Keith King, the founder and creative director of Uganda’s Queer Collective, tells about the new Kampala-based organization, which aims to provide a space where queer artists in east Africa can come together and share their work locally, nationally, and internationally.
The collective, launched in July, is currently fundraising for its first major project, called “I Am Other,” which will compile an online database of stories about LGBT Ugandans.
Queer Collective aims to empower and validate LGBTQ artists by providing education and mentorship programs that will improve their craft and enable them to become economically self-sustaining as well as agents for social change.
The Queer Collective aims to eventually have a physical location for work and exhibitions, but currently it is focusing on online exhibits.
The four people currently working on the collective are all based in Kampala:
- Keith King, a Ugandan LGBT activist.
- Austin Bryan, an American ethnographic researcher.

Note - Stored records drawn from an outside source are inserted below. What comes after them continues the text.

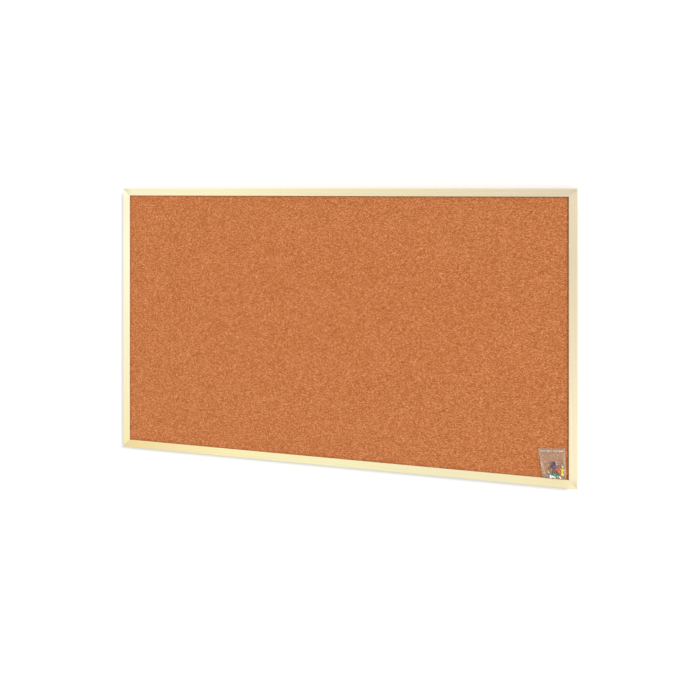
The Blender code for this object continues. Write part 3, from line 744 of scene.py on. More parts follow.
def copies_tree():
    """Puts a copy of a piece on each point, turned as the point's "turn" says and set a little askew."""
    inputs = (("Geometry", "Geometry"), ("Piece", "Object"), ("Size", "Float"), ("Skew", "Float"),
              ("Seed", "Int"), ("Finish", "Material"))
    graph, taken, given = new_tree("Place copies", inputs)
    turn = graph.add("GeometryNodeInputNamedAttribute", {"data_type": "FLOAT_VECTOR"}, Name="turn")
    straight = graph.add("FunctionNodeEulerToRotation", Euler=turn.outputs[0]).outputs[0]
    chance = graph.add("FunctionNodeRandomValue", {"data_type": "FLOAT_VECTOR"}, Seed=taken["Seed"])
    chance.inputs["Min"].default_value = (-1.0, -1.0, -1.0)
    chance.inputs["Max"].default_value = (1.0, 1.0, 1.0)
    askew = graph.add("ShaderNodeVectorMath", {"operation": "SCALE"}, Vector=chance.outputs[0],
                      Scale=taken["Skew"])
    small = graph.add("FunctionNodeEulerToRotation", Euler=askew.outputs[0]).outputs[0]
    both = graph.add("FunctionNodeRotateRotation", {"rotation_space": "LOCAL"}, Rotation=straight,
                     Rotate_By=small)
    piece = graph.add("GeometryNodeObjectInfo", Object=taken["Piece"])
    placed = graph.add("GeometryNodeInstanceOnPoints", Points=taken["Geometry"],
                       Instance=piece.outputs["Geometry"], Rotation=both.outputs[0], Scale=taken["Size"])
    real = graph.add("GeometryNodeRealizeInstances", Geometry=placed.outputs[0])
    done = graph.add("GeometryNodeSetMaterial", Geometry=real.outputs[0], Material=taken["Finish"])
    graph.put(given["Geometry"], done.outputs[0])
    return graph.tree


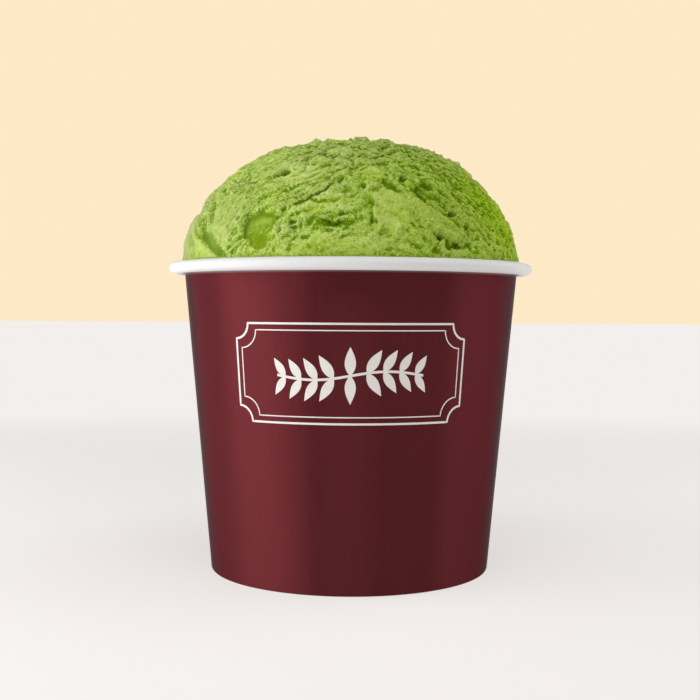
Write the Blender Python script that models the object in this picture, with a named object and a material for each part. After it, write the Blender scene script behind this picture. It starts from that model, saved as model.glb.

- Mac Ilakut, a Ugandan trans* activist.
- Matthew Alemi, a Ugandan queer “artivist.”
In connection with the collective, several local activists in Uganda are working on the multi-media research and documentation project “I Am Other,” with the goal of recording the lives and stories of LGBTQ Ugandans across the country.
This will generate the first online visual archive of the daily lives of LGBTQ Ugandans — and serve as another tool for local activists to use in the fight for their human rights as LGBTQ persons.
An aim of the project is to change the narrative and start a positive conversation about LGBTQ Ugandans — to empower and validate an invisible community that is often faced with ridicule and rejection by calling to people’s attention their successes, triumphs, and the hardships they face, while also bearing testimony and honoring victims and survivors of homophobia and transphobia.
Among the collective’s other project are:
One part of the “I Am Other” project is the story of Rihanna, a 22-year-old transgender woman living in Kampala who was arrested and jailed for a period of time during Uganda’s intense wave of anti-LGBT harassment in 2014. She was charged under Section 145 of the Ugandan Penal Code Act for having “carnal knowledge against the order of nature.”
She recalled being attacked, then arrested:
“We were still sleeping — it was approaching 6:30 a.m. The landlord said, ‘You people get ready for what’s coming.’
“We heard people screaming outside. We opened the door and the chairmen, journalists, police, and people from around were there.
They said, ‘Get out!’ ‘Remove all your things!’ ‘We won’t tolerate gay people in our area.’
“It was mob justice — they beat us badly. That’s even how I got this wound.”
Rihanna’s story is one of many accounts from Ugandan LGBTQ individuals that are being archived in the new research and documentation project. Her story, along with thousands more, represents the struggle for equal human rights of sexual and gender minorities in the country.
Because many political, cultural, and religious leaders believe that LGBTQ Ugandans are “un-African” or that they do not exist — it is important to document the vast gender and sexual orientation diversity in the country, King says.
The team is also seeking financial support through a crowd funding campaign, which will run through Dec. 8, to raise money to travel to the most remote regions of Uganda to document the stories of sexual and gender minorities.